In 1804, when Napoleon was being crowned emperor there were no seats allocated to the top fifty generals who had to stand in the nave. Massena tipped a priest off his chair and took it for himself then the other generals followed suit causing quite a commotion. Shortly after he was made marshal along with the other thirteen originally created by Napoleon. Typically, when a friend congratulated him, he was quite miffed and replied he was only “one of fourteen”. Clearly, he was expecting more. 

In 1806 his army swept into Naples to put Joseph on the throne and he resumed his life of womanising and plunder, also selling licences to trade with Britain. The emperor got wind of this and confiscated three million Francs from a secret bank account, Massena never got over it.

He had a big part in the victory at Aspern-Essling in 1809, and at Wagram, as a reward Napoleon made him Prince of Essling.
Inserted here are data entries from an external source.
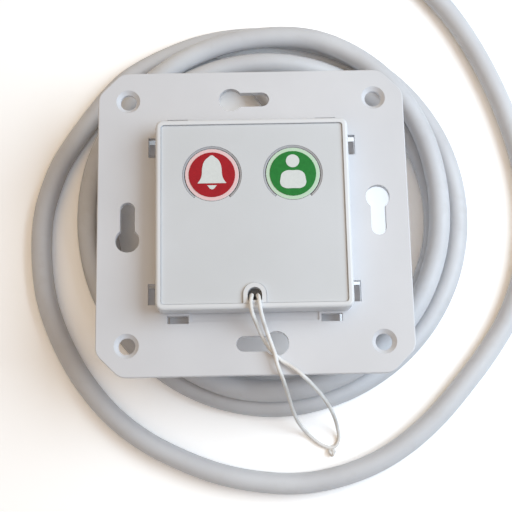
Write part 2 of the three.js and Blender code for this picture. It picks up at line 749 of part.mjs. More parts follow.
function cableClamp() {
  const top = RELIEF_Z + CABLE_RADIUS + CABLE_GAP + 1.2;
  const block = box(reliefX - 4.2, reliefX + 4.2, jacketEnd + 1, jacketEnd + 4, BOX_FLOOR, top);
  return block.subtract(rodAlongY(CABLE_RADIUS + CABLE_GAP, 0, boxOuter, reliefX, RELIEF_Z));
}

add("cable_clamp", cableClamp(), "shell");
add("cable_entry", rodAlongY(CABLE_RADIUS, jacketEnd, sleeveEnd, reliefX, RELIEF_Z, 16), "cable");

function terminalBlock() {
  const x0 = reliefX - TERMINAL_LENGTH * 0.7;
  const y1 = jacketEnd - 5;
  const under = boardUnder - TERMINAL_HEIGHT;
  return box(x0, x0 + TERMINAL_LENGTH, y1 - TERMINAL_WIDTH, y1, under, boardUnder);
}

add("terminal_block", terminalBlock(), "clear");

const coresTop = boardUnder - TERMINAL_HEIGHT - 0.9;
const coreRoute = [
  [reliefX, jacketEnd - 0.3, RELIEF_Z],
  [reliefX, jacketEnd - 4, RELIEF_Z + 0.8],
  [reliefX - 1, jacketEnd - 7, coresTop - 3.8],
  [reliefX - 1.4, jacketEnd - 7.8, coresTop - 1.8],
  [reliefX - 1.4, jacketEnd - 7.8, coresTop],
];
add("cable_cores", tube(coreRoute, 1.5, 8, 8), "cable");

// Data cable: it winds round the back box under the plate, then runs out in one wide loop
const WINDING_X = 4;
const WINDING_Y = 7;
const windings = [
  { angle: 111, radius: 44.6, height: 2.75 },
  { angle: 180, radius: 42.3, height: 2.75 },
  { angle: 270, radius: 44.0, height: 2.75 },
  { angle: 360, radius: 44.2, height: 2.75 },
  { angle: 390, radius: 43.9, height: 2.75 },
  { angle: 420, radius: 42.4, height: 4.6 },
  { angle: 450, radius: 40.2, height: 8.9 },
  { angle: 540, radius: 41.7, height: 8.6 },
  { angle: 630, radius: 46.8, height: 7.9 },
  { angle: 720, radius: 44.5, height: 8.5 },
  { angle: 792, radius: 48.8, height: 8.5 },
  { angle: 830, radius: 46.9, height: 8.5 },
  { angle: 870, radius: 46.9, height: 7.1 },
  { angle: 900, radius: 47.2, height: 5.4 },
  { angle: 945, radius: 48.8, height: 2.8 },
  { angle: 990, radius: 50.3, height: 2.75 },
  { angle: 1080, radius: 50.3, height: 2.75 },
  { angle: 1170, radius: 50.3, height: 2.75 },
  { angle: 1190, radius: 51.4, height: 2.75 },
  { angle: 1220, radius: 54.0, height: 2.75 },
];
const WINDING_STEP = 22;

// Radius and height at an angle, eased between the stations on both sides of it
function easedStation(stations, angle) {
  const next = Math.max(1, stations.findIndex((station) => station.angle >= angle));
  const [before, after] = [stations[next - 1], stations[next]];
  const share = (angle - before.angle) / (after.angle - before.angle);
  const eased = (1 - Math.cos(Math.PI * share)) / 2;
  return {
    radius: before.radius + (after.radius - before.radius) * eased,
    height: before.height + (after.height - before.height) * eased,
  };
}

function windingPoint(angle) {
  const { radius, height } = easedStation(windings, angle);
  const turn = (angle * Math.PI) / 180;
  return [WINDING_X + radius * Math.cos(turn), WINDING_Y + radius * Math.sin(turn), height];
}

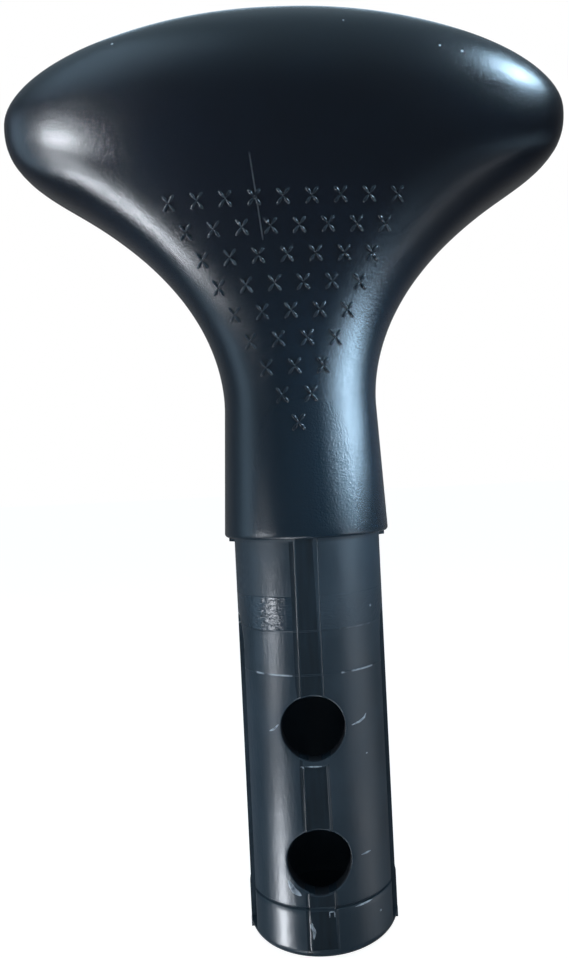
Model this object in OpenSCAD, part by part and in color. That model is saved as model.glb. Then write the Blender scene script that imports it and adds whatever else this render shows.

Shortly after this whilst on a hunting trip, Napoleon (who was a better shot with a field-gun than a fowling-piece) managed to shoot out one of his eyes and then blamed Berthier for it – nice move. Massena forgave him about the eye but never over the three million Francs.

Massena was sent to command the Army of Portugal in 1810 and upon arrival the jaded marshal said to his staff “gentlemen I am here against my own wishes”. Interestingly Wellington was nervous of the appointment commenting “we are in the presence of one of the first soldiers in Europe”. Massena did the best he could in Spain, probably better than any other marshal could have but after the defeat at Fuentes de Orono he was dismissed. Napoleon’s rather harsh remark was “So, Prince of Essling, you are no longer Massena”.

Massena died in 1817 but did meet with Wellington at Soult’s house shortly before where the two of them discussed the finer points of strategy in the Peninsular War.

The figure is a vintage casting of FN/356 Marshal Massena in marshal’s uniform.